Professors and administrators say parents who do too much for their adult children hurt students in the long run.
SAMANTHA BLONS
News Assistant
They e-mail the professor when their student’s course grade dips. They call the International Programs Office when their student is waitlisted to a program, administrators when he is in academic trouble, or the Housing Office when she is having a roommate conflict.
They are helicopter parents, parents who hover over their college students lives, unwilling to relinquish control.
“A helicopter parent is one who does not allow his or her child to become an individual, and is constantly in contact, at least once a day,” said Dr. Susan Helm, associate professor of nutritional science. “The student who is helicoptered is less resourceful, because someone’s always solved his or her problems.”
Some in the Pepperdine community believe the university is far from immune to the hovering parent.
Others say the issue is exaggerated, and that Pepperdine’s high-caliber student body is more independent than at other colleges.
The phenomenon has become more prevalent with the advent of technology that allows parents to keep in close contact with their college-age kids.
Cell phones and e-mail allow almost instantaneous communication, according to Timothy Horton, International Programs dean of admissions and student affairs. Horton and his wife, Connie, director of the Pepperdine Counseling Center, hosted a workshop on helicopter parents in 2005 at a local conference for international educators. He said hovering parents prevent students from learning to resolve problems by themselves.
“Parents call me wondering about how they can get their kid off the waitlist,” Horton said.
Each year he gets phone calls from parents of students who were waitlisted from international programs.
He said he likes talking to parents, and understands their concerns, but would prefer that these parents encourage their students to speak to him instead.
“We like to see students advocate for themselves,” Horton said. “We’ve had students come in and ask for my e-mail so that their moms can e-mail me. My question for those moms is, ‘When do you want your son or daughter to become an adult?’”
Dr. Tomas Martinez, professor of psychology, said he has had only few instances in which “well-meaning” parents called him to speak about a student.
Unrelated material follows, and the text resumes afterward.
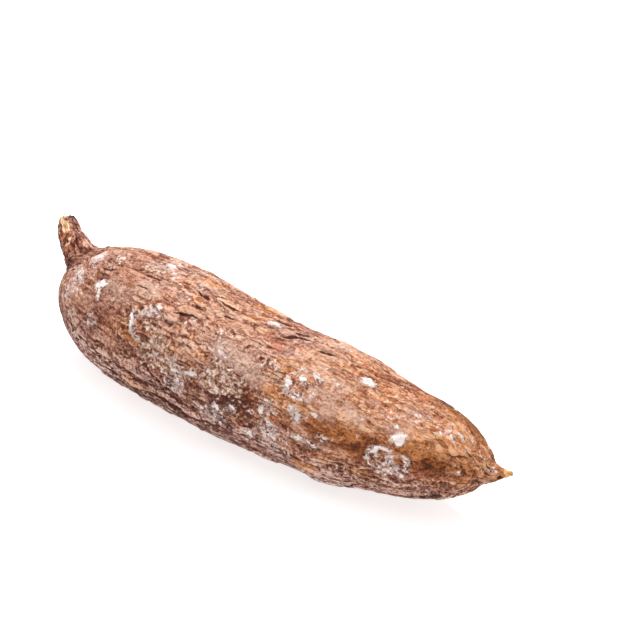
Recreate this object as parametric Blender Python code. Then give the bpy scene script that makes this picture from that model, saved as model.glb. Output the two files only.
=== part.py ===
"""One cassava root lying on its side, as one closed solid.

Metres, +Z up. The root runs along X: the torn neck that held it to the stem is at -X, and the thin
tail tip is at +X. The belly is flattened where the root lies on Z = 0, and the origin is on that
plane, under the middle of the root's bounding box.
"""

import math

import bmesh
import bpy
from mathutils import Vector, noise

# Driving dimension: the root's greatest thickness. All that follows scales with it.
GREATEST_THICKNESS = 0.070

# One millimetre of the tables below, which are drawn for a root 70 mm thick.
UNIT = GREATEST_THICKNESS / 70

# The root's line and its thickness, from the neck to the tail tip. Each row is a station: where its
# centre is along, sideways and above the ground, then its half width and its half height.
STATIONS = (
    # the neck, leaning back and up from the shoulder
    (-151.0, 18.0, 54.0, 3.8, 3.8),
    (-146.0, 15.5, 51.5, 4.6, 4.6),
    (-140.0, 12.5, 48.5, 6.0, 6.0),
    (-134.0, 9.0, 45.0, 7.8, 7.8),
    # the shoulder, where the neck widens into the body
    (-128.5, 5.8, 41.5, 10.6, 10.6),
    (-122.5, 2.0, 37.5, 17.5, 17.0),
    (-113.0, -1.0, 34.8, 25.0, 24.5),
    (-98.0, -1.8, 34.3, 30.8, 30.2),
    # the body, thickest a third of the way along
    (-80.0, -1.5, 34.2, 34.2, 33.8),
    (-58.0, -2.5, 34.2, 35.6, 34.8),
    (-30.0, -3.5, 33.4, 34.6, 34.2),
    (0.0, -2.5, 32.2, 33.4, 33.0),
    (25.0, -1.0, 31.4, 32.2, 32.0),
    (48.0, 0.5, 31.2, 31.2, 31.2),
    (68.0, 2.5, 31.2, 27.4, 27.6),
    (86.0, 4.5, 31.4, 24.5, 24.8),
    (100.0, 6.5, 31.8, 21.0, 21.2),
    (110.0, 7.5, 32.2, 15.8, 16.4),
    # the tail tip
    (116.5, 8.5, 33.0, 9.5, 9.8),
    (121.0, 8.8, 33.2, 5.4, 5.4),
    (126.0, 10.5, 34.2, 3.2, 3.2),
    (131.5, 12.5, 35.5, 1.2, 1.2),
)

# How finely the surface is cut into faces, and into how many steps a station's span is cut where
# the way along the surface is measured.
RINGS = 62
SIDES = 36
STEPS_PER_SPAN = 40

# Gentle swellings and hollows all over, each as its size across and its height. They shrink with
# the root's thickness towards its ends.
SWELLINGS = ((38 * UNIT, 1.5 * UNIT), (15 * UNIT, 0.6 * UNIT))
SWELLING_SEED = Vector((3.7, 1.2, 8.4))

# The bark, and the fold that is too sharp to be shaded smooth: the rim of the torn neck.
BARK_COLOUR = (0.33, 0.17, 0.10, 1.0)
BARK_ROUGHNESS = 0.8
SHARP_ANGLE = math.radians(60)


def station_at(place):
    """The station at a place along the table: 2.5 is half way from row 2 to row 3."""
    last = len(STATIONS) - 1
    row = min(int(place), last - 1)
    t = place - row
    four = (STATIONS[max(0, min(last, k))] for k in (row - 1, row, row + 1, row + 2))
    return [
        UNIT * (b + 0.5 * t * (c - a + t * (2 * a - 5 * b + 4 * c - d + t * (3 * (b - c) + d - a))))
        for a, b, c, d in zip(*four)
    ]


def direction_at(place):
    """Which way the root's line runs at a place along the table."""
    last = len(STATIONS) - 1
    reach = 1 / STEPS_PER_SPAN
    ahead = Vector(station_at(min(place + reach, last))[:3])
    behind = Vector(station_at(max(place - reach, 0))[:3])
    return (ahead - behind).normalized()


def ring_places():
    """Where the rings stand along the table, evenly by the way walked along the surface."""
    steps = STEPS_PER_SPAN * (len(STATIONS) - 1)
    stops = [station_at(step / STEPS_PER_SPAN) for step in range(steps + 1)]
    walked = [0.0]
    for here, there in zip(stops, stops[1:]):
        forward = Vector(there[:3]) - Vector(here[:3])
        widening = there[3] - here[3]
        walked.append(walked[-1] + math.hypot(forward.length, widening))
    places = []
    step = 0
    for ring in range(RINGS):
        wanted = walked[-1] * ring / (RINGS - 1)
        while step < steps - 1 and walked[step + 1] < wanted:
            step += 1
        share = (wanted - walked[step]) / (walked[step + 1] - walked[step])
        places.append((step + share) / STEPS_PER_SPAN)
    return places


def swelling(point):
    """How far the surface stands out of its station's outline at a point."""
    return sum(
        height * noise.noise(point / size + SWELLING_SEED) for size, height in SWELLINGS
    )


def ring_corners(place):
    """The corners of one ring, flattened where they reach the ground.

    A thin ring is square to the root's line, and a wide one to the X axis, so that no two cross
    where the line bends at the shoulder.
    """
    x, y, z, half_width, half_height = station_at(place)
    fullness = 2 * half_width / GREATEST_THICKNESS
    along = direction_at(place).lerp(Vector((1, 0, 0)), min(fullness, 1.0)).normalized()
    sideways = Vector((0, 0, 1)).cross(along).normalized()
    upward = along.cross(sideways)
    corners = []
    for side in range(SIDES):
        angle = 2 * math.pi * side / SIDES
        outward = sideways * math.cos(angle) + upward * math.sin(angle)
        corner = Vector((x, y, z))
        corner += sideways * (half_width * math.cos(angle))
        corner += upward * (half_height * math.sin(angle))
        corner += outward * (fullness * swelling(corner))
        corner.z = max(corner.z, 0.0)
        corners.append(corner)
    return corners


def root_shape():
    """The closed surface: a skin over the rings, and a cap on each end."""
    shape = bmesh.new()
    rings = [[shape.verts.new(c) for c in ring_corners(place)] for place in ring_places()]
    for ring, following in zip(rings, rings[1:]):
        for side in range(SIDES):
            after = (side + 1) % SIDES
            shape.faces.new((ring[side], ring[after], following[after], following[side]))
    shape.faces.new(reversed(rings[0]))
    shape.faces.new(rings[-1])
    bmesh.ops.recalc_face_normals(shape, faces=shape.faces)
    return shape


def centre_on_origin(shape):
    """Brings the middle of the bounding box over the origin."""
    middle = Vector((0.0, 0.0, 0.0))
    for axis in (0, 1):
        places = [corner.co[axis] for corner in shape.verts]
        middle[axis] = (min(places) + max(places)) / 2
    bmesh.ops.translate(shape, vec=-middle, verts=shape.verts)


def bark_material():
    material = bpy.data.materials.new("bark")
    material.diffuse_color = BARK_COLOUR
    material.use_nodes = True
    shader = material.node_tree.nodes["Principled BSDF"]
    shader.inputs["Base Color"].default_value = BARK_COLOUR
    shader.inputs["Roughness"].default_value = BARK_ROUGHNESS
    shader.inputs["Metallic"].default_value = 0.0
    return material


def main():
    for old in list(bpy.data.objects):
        bpy.data.objects.remove(old)
    shape = root_shape()
    centre_on_origin(shape)
    mesh = bpy.data.meshes.new("cassava_root")
    shape.to_mesh(mesh)
    shape.free()
    mesh.materials.append(bark_material())
    mesh.shade_smooth()
    mesh.set_sharp_from_angle(angle=SHARP_ANGLE)
    root = bpy.data.objects.new("cassava_root", mesh)
    bpy.context.scene.collection.objects.link(root)


main()
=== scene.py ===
"""The looks of one cassava root: its bark as a fine surface with flakes, cracks, scars and chalk.

Lengths in the tables and the relief are millimetres; what goes into Blender is metres. A place on
the root is given by x, as in the frame, and by its angle round the root: 0 is the top, 90 the front
(-Y), 180 the belly and -90 the back.
"""

import math
import random

import bpy
import numpy as np
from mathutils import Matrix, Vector
from mathutils.bvhtree import BVHTree


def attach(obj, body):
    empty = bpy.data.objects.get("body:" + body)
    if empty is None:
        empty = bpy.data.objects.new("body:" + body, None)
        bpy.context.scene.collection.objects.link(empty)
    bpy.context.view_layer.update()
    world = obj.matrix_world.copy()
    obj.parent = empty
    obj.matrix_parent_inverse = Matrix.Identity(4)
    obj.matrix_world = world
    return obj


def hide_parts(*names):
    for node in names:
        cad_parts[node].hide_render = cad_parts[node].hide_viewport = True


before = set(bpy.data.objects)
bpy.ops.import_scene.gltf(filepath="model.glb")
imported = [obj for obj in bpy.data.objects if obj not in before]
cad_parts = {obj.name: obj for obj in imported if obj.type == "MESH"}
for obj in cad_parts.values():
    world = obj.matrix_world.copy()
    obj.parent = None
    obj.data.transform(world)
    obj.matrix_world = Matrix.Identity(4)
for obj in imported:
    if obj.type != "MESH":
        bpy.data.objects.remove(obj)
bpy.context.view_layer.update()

MM = 0.001

# How strongly the bark shines.
BARK_SHINE = 0.15

# How finely the bark is cut: rings along the root, rings across the torn end of the neck, and corners
# round each ring.
RINGS = 384
END_RINGS = 9
SIDES = 250

# Where the body gives way to the neck: the neck's own look starts at the first x and is full at the second.
TO_NECK = (-112, -121)


# -------- noise

def scatter(i, j, k, seed):
    """Random numbers from 0 to 1 that belong to the whole-number points i, j, k."""
    h = i.astype(np.uint32) * np.uint32(0x9E3779B1)
    h ^= j.astype(np.uint32) * np.uint32(0x85EBCA77)
    h ^= k.astype(np.uint32) * np.uint32(0xC2B2AE3D)
    h ^= np.uint32((seed * 0x27D4EB2F) & 0xFFFFFFFF)
    h ^= h >> np.uint32(15)
    h *= np.uint32(0x2C1B3C6D)
    h ^= h >> np.uint32(12)
    h *= np.uint32(0x297A2D39)
    h ^= h >> np.uint32(15)
    return h / 4294967296.0


def noise(points, seed):
    """Smooth noise, about -1 to 1, with features about one unit across."""
    cell = np.floor(points)
    part = points - cell
    cell = cell.astype(np.int64)
    fade = part * part * part * (part * (part * 6 - 15) + 10)
    total = 0.0
    for corner in np.ndindex(2, 2, 2):
        i, j, k = (cell[..., axis] + corner[axis] for axis in range(3))
        turn = 2 * math.pi * scatter(i, j, k, seed)
        tilt = 2 * scatter(i, j, k, seed + 101) - 1
        flat = np.sqrt(1 - tilt * tilt)
        away = [part[..., axis] - corner[axis] for axis in range(3)]
        slope = flat * np.cos(turn) * away[0] + flat * np.sin(turn) * away[1] + tilt * away[2]
        weight = 1.0
        for axis in range(3):
            weight = weight * (fade[..., axis] if corner[axis] else 1 - fade[..., axis])
        total = total + weight * slope
    return 1.6 * total


def layered(points, seed, layers=3, gain=0.5):
    """Noise with finer and finer layers added."""
    total, height = 0.0, 1.0
    for layer in range(layers):
        total = total + height * noise(points * 2 ** layer, seed + 7 * layer)
        height *= gain
    return total


def rise(values, low, high):
    """0 below low, 1 above high, and a smooth step between; it falls where low is above high."""
    t = np.clip((values - low) / (high - low), 0.0, 1.0)
    return t * t * (3 - 2 * t)


# -------- the root's own surface

def blur(field, along, around):
    """A Gaussian blur of a field on the grid, in steps along the root and round it."""
    for axis, width in ((0, along), (1, around)):
        if width <= 0:
            continue
        reach = max(1, int(3 * width))
        steps = np.arange(-reach, reach + 1)
        weights = np.exp(-0.5 * (steps / width) ** 2)
        weights /= weights.sum()
        if axis == 0:
            padded = np.concatenate([
                np.repeat(field[:1], reach, 0), field, np.repeat(field[-1:], reach, 0)])
            field = sum(w * padded[n:n + len(field)] for n, w in enumerate(weights))
        else:
            field = sum(w * np.roll(field, s, 1) for s, w in zip(steps, weights))
    return field


def unit(vectors):
    """The same directions with a length of 1."""
    return vectors / np.maximum(np.linalg.norm(vectors, axis=-1, keepdims=True), 1e-9)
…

“I do think as professors, we don’t necessarily respond well to helicopter parenting in general,” Martinez said. “Our assumption is that the students coming to Pepperdine are trying to [become individuals] and separate from their parents.”
For many parents, the helicopter effect is short-lived, especially in the beginning of a student’s college career.
When freshman Andrew Widmar started at Pepperdine in August, his mother and his two older sisters unpacked and set up his dorm room.
“For the first weeks of school, I had to call and ask where my mom and my sisters had put some of the stuff I don’t use all the time,” Widmar said. “Now that I’m settled in, I pretty much know where everything is.”
Junior Cady Tolan said her parents hovered when she was a freshman, but have since learned to yield control.
“My mom was really worried that I wouldn’t go to church when I got to college,” Tolan said. “My mom asked my SLA to encourage me, coerce me to go to church, even though I’d never shown any sign of quitting myself.”
Martinez said he understands parents’ desire to protect and support their children after they have left for college. He encourages them to call professors when their child is facing certain emotional or psychological difficulties, to not ask for special favors, but for support.
However, he warns against too much involvement.
“If a parent continues to have control over that student, the student may become more insecure and dependent on their parents, even when they leave school,” he said.
Some college and career counselors are concerned about the effect of a hovering parent on a graduating student’s post-college career. However, career counselor Sheila Benko said in her four years working at Pepperdine she has never had a negative helicopter parent experience. She said she has never seen a parent come to a job fair or had a parent speak for a student.
“I was a little surprised at the extremeness of the reports about helicopter parenting,” she said. “For me personally as a career counselor, I would not qualify it as a problem.”